Mystères de Lisbonne

Destiné à la télévision mais cependant diffusé au cinéma lors de séances spéciales de plus quatre heures, «Les Mystères de Lisbonne» de Raoul Ruiz offre une immersion singulière dans le début du 19ème siècle, en faisant voyager le spectateur du Portugal au Brésil, en passant par la France et l’Italie. Incarné par l’excellent Adriano Luz, le Père Dinis s’occupe d’un enfant méprisé parce qu’il serait sans famille. Cependant, un jour, sa mère lui rend visite et lui explique qu’on l’a forcée à se débarrasser de lui… Multipliant les flash-backs, le réalisateur fait ressurgir le passé en le reliant à chaque fois à un présent qui devient de plus en plus labyrinthique. Une myriade d’histoires familiales – de mères et de commères, de pères et de paters, de fils et de filles (il)légitimes – qui se succèdent et s’entrechoquent dans un récit fascinant où l’on se perd parfois un peu, mais toujours avec bonheur. A la faveur de ce dispositif complexe, le cinéaste parvient à observer calmement les tours et les détours de ses personnages, livrant un tableau à la fois réaliste et psychologique, digne de Balzac!
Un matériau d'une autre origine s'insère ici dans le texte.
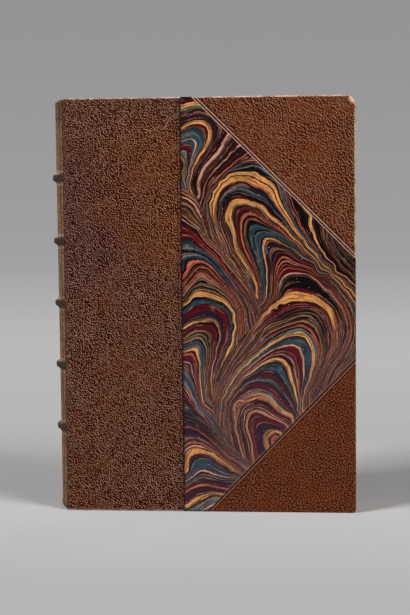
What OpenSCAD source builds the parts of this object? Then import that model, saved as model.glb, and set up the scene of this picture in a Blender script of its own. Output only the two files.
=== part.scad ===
// Half-leather book with leather corners and marbled paper sides, standing on its tail edges.
// X runs from the spine to the fore-edge, Y through the thickness with the front cover at -Y, Z up.
// The origin is below the middle of the whole book, on the surface that it stands on.

/* [Book] */
// Height of the covers, from tail to head
book_h = 225; // [200:1:300]
// Width of a cover, from the joint to the fore-edge
cover_w = 157; // [130:1:220]
// Thickness of the text block between the endpapers
block_t = 25; // [16:0.5:32]
// Distance that the covers stand past the text block
square_w = 3.5; // [2:0.5:6]

/* [Covers] */
// Thickness of the bare board
board_t = 2.4; // [1.6:0.1:4]
// Thickness of the leather
leather_t = 0.5; // [0.3:0.05:0.7]
// Thickness of the marbled paper
paper_t = 0.2; // [0.1:0.05:0.3]
// Thickness of an endpaper
endpaper_t = 0.2; // [0.1:0.05:0.3]
// Rounding of the covers' edges
edge_r = 1; // [0.6:0.1:1.2]
// Radius of the covers' two corners at the fore-edge
corner_r = 2.2; // [1.5:0.1:5]
// Width of the leather and the paper turned in over the inner face
turn_in = 15; // [8:1:22]
// Margin between the pastedown and the covers' edges
pastedown_margin = 3; // [2:0.5:6]
// Size of the nip cut off the boards at the two ends of the joint
back_corner = 4; // [2:0.5:6]

/* [Leather and paper on the sides] */
// Leather showing beside the joint, at the head
side_head_w = 62.5; // [45:0.1:80]
// Leather showing beside the joint, at the tail
side_tail_w = 64.2; // [45:0.1:80]
// Paper showing on the head edge, between the side leather and the corner
paper_head_w = 6.5; // [5.5:0.1:30]
// Paper showing on the tail edge, between the side leather and the corner
paper_tail_w = 12.3; // [5.5:0.1:30]
// Leather corner at the head, down the fore-edge
head_corner_h = 87.5; // [50:0.5:105]
// Leather corner at the tail, up the fore-edge
tail_corner_h = 83.5; // [50:0.5:105]
// Width of paper lying over the leather's edge
lap = 2; // [1:0.1:2.5]

/* [Spine] */
// Distance that the rounded spine stands out past the joints
spine_rise = 7.8; // [5:0.1:10]
// Thickness of the spine lining
lining_t = 0.5; // [0.3:0.1:0.8]
// Step from the covers' leather down to the spine's at a joint
joint_step = 0.3; // [0.2:0.05:0.6]
// Number of raised bands
band_count = 5; // [4:1:5]
// Height of the middle of the lowest band above the tail
band_first = 45.9; // [30:0.1:60]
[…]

Le coffret DVD démontre avec brio le génie narratif de Ruiz, puisqu’il propose à la fois la version cinéma et la version télé, découpée en six épisodes. Si les deux formats proposent le même développement des personnages et donc une fin identique, Ruiz a rajouté dix minutes au début du troisième épisode et en insert un inédit, qui plonge le spectateur de manière plus approfondie dans le drame d’Anacleta et de sa fille. Si cet ajout tend à féminiser le contenu de la saga, il prouve avant tout le jeu subtil que permet un récit en épisodes, et l’adresse du réalisateur pour raconter une même histoire d’une traite comme en plusieurs parties.